- Cover art for the remix featuring Nicki Minaj

Single by Lil Uzi Vert featuring Nicki Minaj

from the album Luv Is Rage 2
- Released: October 3, 2017 (album version) November 3, 2017 (remix)
- Recorded: 2017
- Genre: Emo rap
- Length: 3:41 (album version); 4:28 (remix);
- Label: Generation Now; Atlantic;
- Songwriters: Symere Woods; Donald Cannon; Ivison Smith; Anthony West; Josephine Gucht; Onika Maraj (remix);
- Producers: Don Cannon; Ike Beatz;

Lil Uzi Vert singles chronology
| "Raf" (2017) | "The Way Life Goes" (2017) | "Wanted You" (2017) |

Oh Wonder singles chronology
| "High On Humans" (2017) | "The Way Life Goes" (2017) | "Superlove" (2018) |

Nicki Minaj singles chronology
| "MotorSport" (2017) | "The Way Life Goes (Remix)" (2017) | "Plain Jane (Remix)" (2017) |

Music video
- "The Way Life Goes (Remix)" on YouTube

= The Way Life Goes (song) =

2017 single by Lil Uzi Vert

"The Way Life Goes" is a song by American rapper Lil Uzi Vert featuring British indie pop group Oh Wonder from Vert's debut album Luv Is Rage 2 (2017). According to Vert, the song was meant for people that were going through hard times. The song was released as the album's second single to urban contemporary radio on October 3, 2017. The track, produced by Don Cannon and Ike Beatz, samples vocals from Oh Wonder's 2015 song "Landslide". It debuted at number 39 on the Billboard Hot 100.
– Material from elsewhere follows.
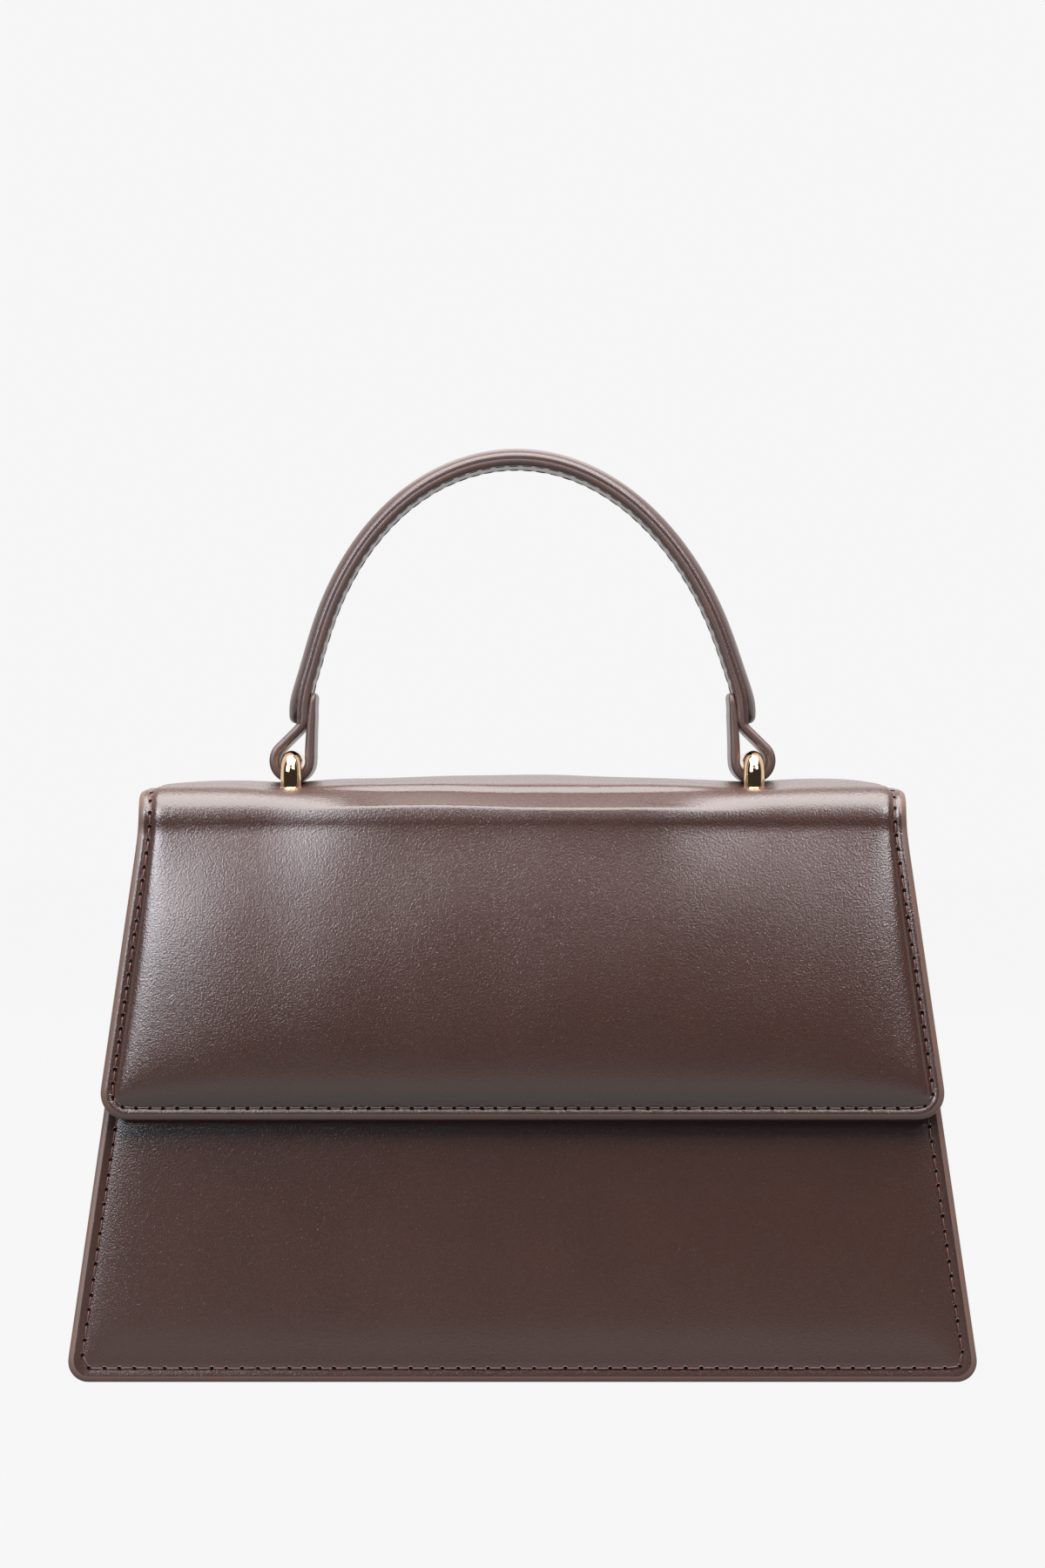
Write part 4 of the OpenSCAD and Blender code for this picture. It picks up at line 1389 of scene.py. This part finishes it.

The remix to the single was released on November 3 with a guest appearance from rapper Nicki Minaj. This version would peak at number 24 on the Hot 100. The music video for it was released on December 4, 2017.

==Critical reception==
Paul A. Thompson of Pitchfork opined that "[In] 'The Way Life Goes,' which is produced by Don Cannon and Ike Beatz, Uzi opens with a brief introduction to the other half of [their] failed relationship, punctuated with, "I like that girl too much, I wish I never met her." From there, [they launch] into a full interpolation of the first verse from Oh Wonder's "Landslide": "I know it hurts sometimes, but you’ll get over it/You’ll find another life to live." Uzi's less interested in the granular drama of the breakup than in the fallout, the moment three or four days later when reality starts to set in."

==Personnel==
Credits adapted from YouTube and Tidal.
- Jaycen Joshua – mixing
- Michael Piroli – mixing
- Kesha Lee – engineering
- Chris Athens – mastering
- David Skinner – graphic design

==Charts==

===Weekly charts===

Weekly chart performance
| Chart (2017–2018) | Peak position |
|---|---|
| Australia (ARIA) | 85 |
| Canada Hot 100 (Billboard) | 44 |
| Portugal (AFP) | 61 |
| UK Singles (Official Charts) | 87 |
| US Billboard Hot 100 | 24 |
| US Hot R&B/Hip-Hop Songs (Billboard) | 11 |
| US Rhythmic Airplay (Billboard) | 13 |

===Year-end charts===

Annual chart rankings
| Chart (2017) | Position |
|---|---|
| US Hot R&B/Hip-Hop Songs (Billboard) | 70 |
| Chart (2018) | Position |
| US Hot R&B/Hip-Hop Songs (Billboard) | 58 |
| US Streaming Songs (Billboard) | 66 |

==Certifications==

| Region | Certification | Certified units/sales |
| Denmark (IFPI Danmark) | Gold | 45,000^{‡} |
| New Zealand (RMNZ) | 4× Platinum | 120,000^{‡} |
| Poland (ZPAV) | Gold | 25,000^{‡} |
| Portugal (AFP) | Gold | 5,000^{‡} |
| United Kingdom (BPI) for remix version | Platinum | 600,000^{‡} |
| United States (RIAA) | 9× Platinum | 9,000,000^{‡} |
^{‡} Sales+streaming figures based on certification alone.